→ **Challenge**
Begin with the line that contains "its side switch", end with the line that contains "before = set(bpy.data.objects)", and extract exactly that stretch of lines.

→ **Data shown**
-- begin --
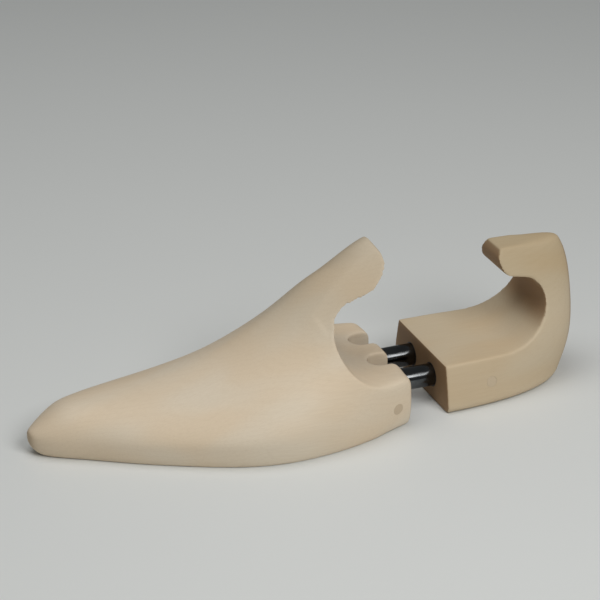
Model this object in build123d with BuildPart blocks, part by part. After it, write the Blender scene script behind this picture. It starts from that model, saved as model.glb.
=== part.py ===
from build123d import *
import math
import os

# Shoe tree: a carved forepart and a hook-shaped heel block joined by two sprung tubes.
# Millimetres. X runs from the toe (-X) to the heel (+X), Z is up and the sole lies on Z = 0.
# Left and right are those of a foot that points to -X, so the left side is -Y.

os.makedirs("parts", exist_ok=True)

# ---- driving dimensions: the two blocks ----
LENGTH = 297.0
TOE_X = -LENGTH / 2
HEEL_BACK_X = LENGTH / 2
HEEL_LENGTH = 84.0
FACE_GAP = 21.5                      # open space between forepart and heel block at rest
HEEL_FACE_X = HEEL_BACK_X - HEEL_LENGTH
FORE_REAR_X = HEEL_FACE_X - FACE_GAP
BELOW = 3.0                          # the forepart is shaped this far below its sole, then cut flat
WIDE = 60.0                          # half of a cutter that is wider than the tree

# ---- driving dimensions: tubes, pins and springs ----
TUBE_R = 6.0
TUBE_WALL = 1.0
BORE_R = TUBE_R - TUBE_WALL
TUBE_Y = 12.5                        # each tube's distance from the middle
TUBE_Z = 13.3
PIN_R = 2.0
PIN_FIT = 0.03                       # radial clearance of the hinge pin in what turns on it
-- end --
-- begin --
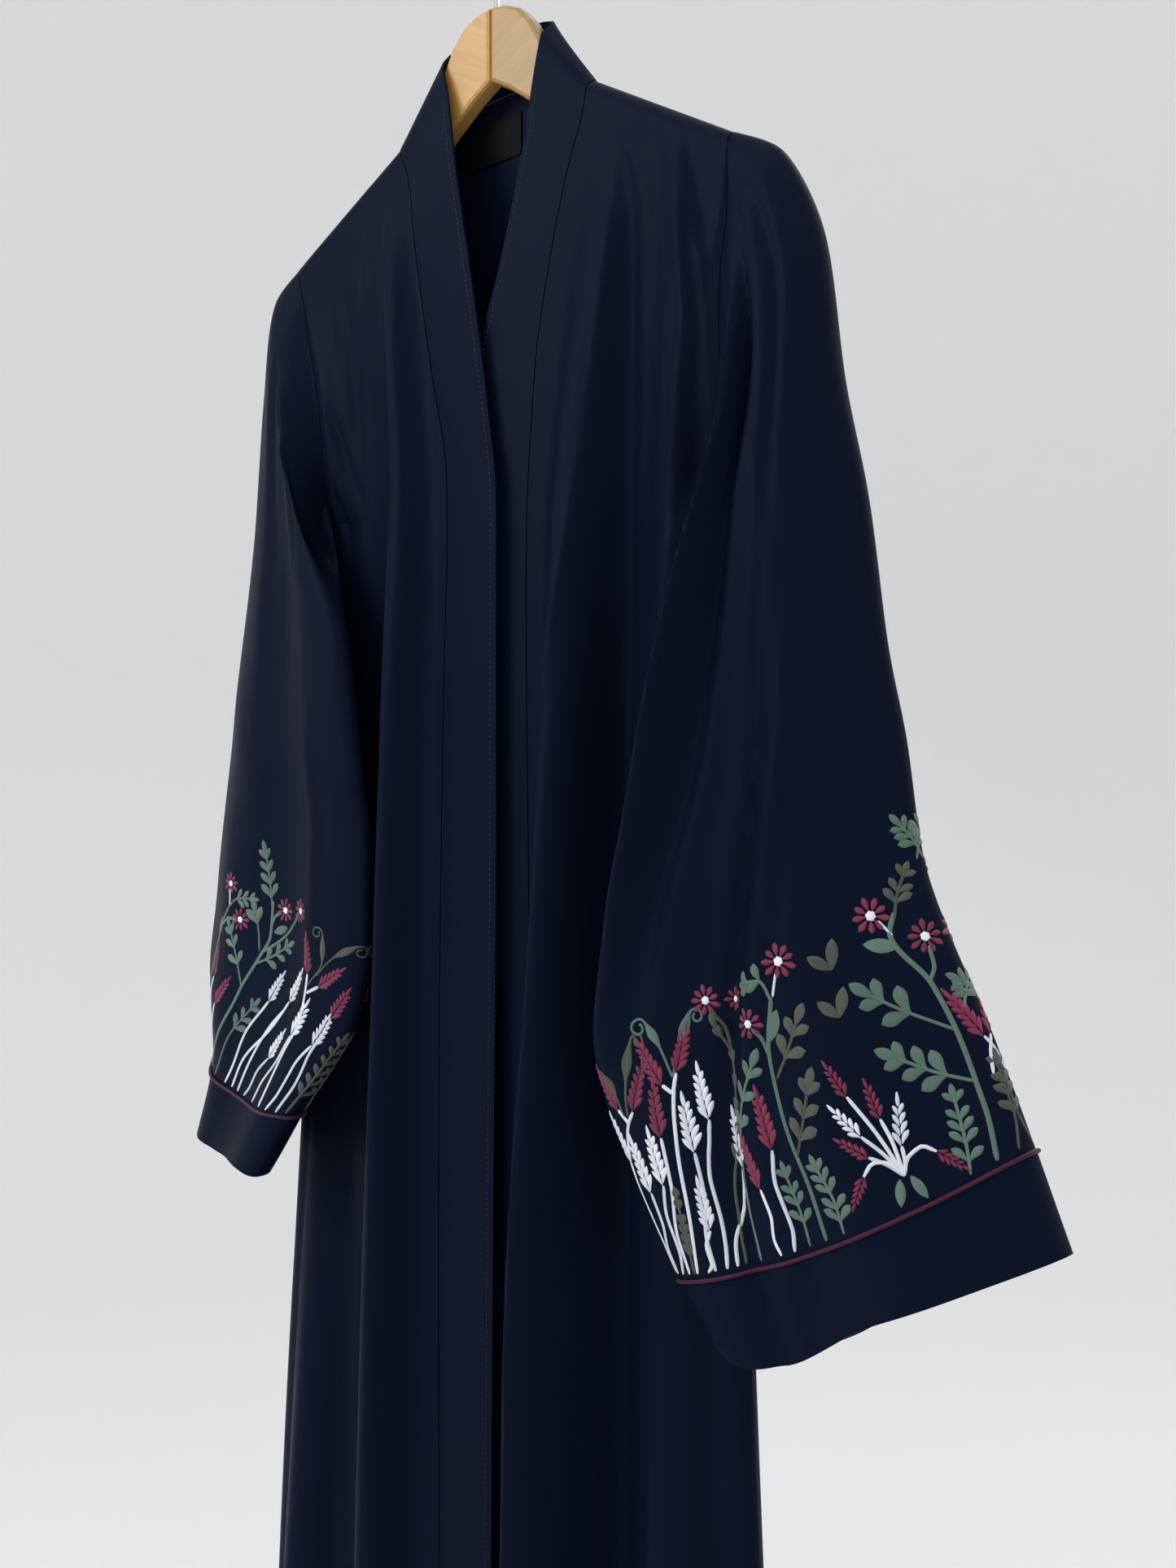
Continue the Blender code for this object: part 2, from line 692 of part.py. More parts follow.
-- end --
-- begin --
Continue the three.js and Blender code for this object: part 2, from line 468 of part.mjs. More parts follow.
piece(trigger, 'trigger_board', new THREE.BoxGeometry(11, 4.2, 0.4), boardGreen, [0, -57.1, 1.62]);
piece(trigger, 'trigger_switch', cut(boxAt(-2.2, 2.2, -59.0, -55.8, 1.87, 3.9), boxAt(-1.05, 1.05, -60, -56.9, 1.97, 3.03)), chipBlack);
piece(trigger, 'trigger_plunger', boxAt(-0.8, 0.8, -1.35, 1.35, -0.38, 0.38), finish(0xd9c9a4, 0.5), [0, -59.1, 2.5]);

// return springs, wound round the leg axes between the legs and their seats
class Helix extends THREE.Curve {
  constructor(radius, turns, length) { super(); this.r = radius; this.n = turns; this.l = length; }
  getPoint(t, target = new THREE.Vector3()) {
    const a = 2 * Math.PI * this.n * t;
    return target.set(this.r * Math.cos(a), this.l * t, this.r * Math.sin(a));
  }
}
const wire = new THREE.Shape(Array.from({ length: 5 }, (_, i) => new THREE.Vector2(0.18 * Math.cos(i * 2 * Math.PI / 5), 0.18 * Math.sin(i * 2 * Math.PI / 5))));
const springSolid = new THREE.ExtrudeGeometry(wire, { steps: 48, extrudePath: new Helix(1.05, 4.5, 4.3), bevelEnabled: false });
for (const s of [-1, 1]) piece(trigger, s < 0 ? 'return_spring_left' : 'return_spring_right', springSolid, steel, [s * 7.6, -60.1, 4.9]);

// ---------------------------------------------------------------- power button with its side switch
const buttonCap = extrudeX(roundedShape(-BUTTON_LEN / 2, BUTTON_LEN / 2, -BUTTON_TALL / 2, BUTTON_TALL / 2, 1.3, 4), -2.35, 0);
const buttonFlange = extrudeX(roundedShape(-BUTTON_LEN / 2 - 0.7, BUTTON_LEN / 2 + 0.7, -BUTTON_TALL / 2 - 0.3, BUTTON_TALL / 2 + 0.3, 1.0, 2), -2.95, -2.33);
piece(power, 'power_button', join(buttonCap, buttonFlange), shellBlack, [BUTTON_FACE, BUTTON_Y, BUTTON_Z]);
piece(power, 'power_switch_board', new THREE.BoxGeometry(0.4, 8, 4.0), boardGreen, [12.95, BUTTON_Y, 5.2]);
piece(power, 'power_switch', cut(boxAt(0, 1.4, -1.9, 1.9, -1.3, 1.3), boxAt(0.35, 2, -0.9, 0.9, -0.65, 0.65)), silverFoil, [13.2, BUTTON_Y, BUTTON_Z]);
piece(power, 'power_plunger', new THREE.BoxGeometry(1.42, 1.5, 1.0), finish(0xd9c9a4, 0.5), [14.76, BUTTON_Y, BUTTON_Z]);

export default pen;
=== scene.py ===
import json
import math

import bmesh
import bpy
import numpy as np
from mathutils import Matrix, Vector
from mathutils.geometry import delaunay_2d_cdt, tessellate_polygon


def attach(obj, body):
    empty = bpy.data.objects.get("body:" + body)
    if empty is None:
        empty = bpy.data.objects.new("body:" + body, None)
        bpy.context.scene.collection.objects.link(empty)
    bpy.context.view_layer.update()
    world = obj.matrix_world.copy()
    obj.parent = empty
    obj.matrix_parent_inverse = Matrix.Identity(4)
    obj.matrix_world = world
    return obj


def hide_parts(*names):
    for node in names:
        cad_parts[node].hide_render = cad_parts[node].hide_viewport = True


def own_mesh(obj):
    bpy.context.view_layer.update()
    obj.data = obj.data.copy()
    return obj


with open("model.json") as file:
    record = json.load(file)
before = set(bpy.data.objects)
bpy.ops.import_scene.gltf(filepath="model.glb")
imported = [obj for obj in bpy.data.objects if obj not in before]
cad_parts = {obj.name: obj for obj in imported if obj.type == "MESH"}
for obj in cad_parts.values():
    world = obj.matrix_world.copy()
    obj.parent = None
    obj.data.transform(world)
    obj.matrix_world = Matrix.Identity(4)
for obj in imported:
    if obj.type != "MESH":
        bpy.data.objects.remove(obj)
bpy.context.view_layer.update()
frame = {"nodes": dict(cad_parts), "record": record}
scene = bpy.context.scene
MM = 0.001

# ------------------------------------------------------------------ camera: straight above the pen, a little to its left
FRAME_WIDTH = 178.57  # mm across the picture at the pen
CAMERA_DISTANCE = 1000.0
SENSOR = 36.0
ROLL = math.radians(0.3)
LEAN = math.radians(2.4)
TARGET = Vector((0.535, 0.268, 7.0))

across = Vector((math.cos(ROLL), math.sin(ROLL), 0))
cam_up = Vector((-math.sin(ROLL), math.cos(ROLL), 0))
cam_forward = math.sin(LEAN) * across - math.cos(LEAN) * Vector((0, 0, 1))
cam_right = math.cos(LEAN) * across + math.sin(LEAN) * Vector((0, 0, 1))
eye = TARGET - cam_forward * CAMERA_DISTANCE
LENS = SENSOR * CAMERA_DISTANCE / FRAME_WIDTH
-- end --
→ **Solution to the problem**
// ---------------------------------------------------------------- power button with its side switch
const buttonCap = extrudeX(roundedShape(-BUTTON_LEN / 2, BUTTON_LEN / 2, -BUTTON_TALL / 2, BUTTON_TALL / 2, 1.3, 4), -2.35, 0);
const buttonFlange = extrudeX(roundedShape(-BUTTON_LEN / 2 - 0.7, BUTTON_LEN / 2 + 0.7, -BUTTON_TALL / 2 - 0.3, BUTTON_TALL / 2 + 0.3, 1.0, 2), -2.95, -2.33);
piece(power, 'power_button', join(buttonCap, buttonFlange), shellBlack, [BUTTON_FACE, BUTTON_Y, BUTTON_Z]);
piece(power, 'power_switch_board', new THREE.BoxGeometry(0.4, 8, 4.0), boardGreen, [12.95, BUTTON_Y, 5.2]);
piece(power, 'power_switch', cut(boxAt(0, 1.4, -1.9, 1.9, -1.3, 1.3), boxAt(0.35, 2, -0.9, 0.9, -0.65, 0.65)), silverFoil, [13.2, BUTTON_Y, BUTTON_Z]);
piece(power, 'power_plunger', new THREE.BoxGeometry(1.42, 1.5, 1.0), finish(0xd9c9a4, 0.5), [14.76, BUTTON_Y, BUTTON_Z]);

export default pen;
=== scene.py ===
import json
import math

import bmesh
import bpy
import numpy as np
from mathutils import Matrix, Vector
from mathutils.geometry import delaunay_2d_cdt, tessellate_polygon


def attach(obj, body):
    empty = bpy.data.objects.get("body:" + body)
    if empty is None:
        empty = bpy.data.objects.new("body:" + body, None)
        bpy.context.scene.collection.objects.link(empty)
    bpy.context.view_layer.update()
    world = obj.matrix_world.copy()
    obj.parent = empty
    obj.matrix_parent_inverse = Matrix.Identity(4)
    obj.matrix_world = world
    return obj


def hide_parts(*names):
    for node in names:
        cad_parts[node].hide_render = cad_parts[node].hide_viewport = True


def own_mesh(obj):
    bpy.context.view_layer.update()
    obj.data = obj.data.copy()
    return obj


with open("model.json") as file:
    record = json.load(file)
before = set(bpy.data.objects)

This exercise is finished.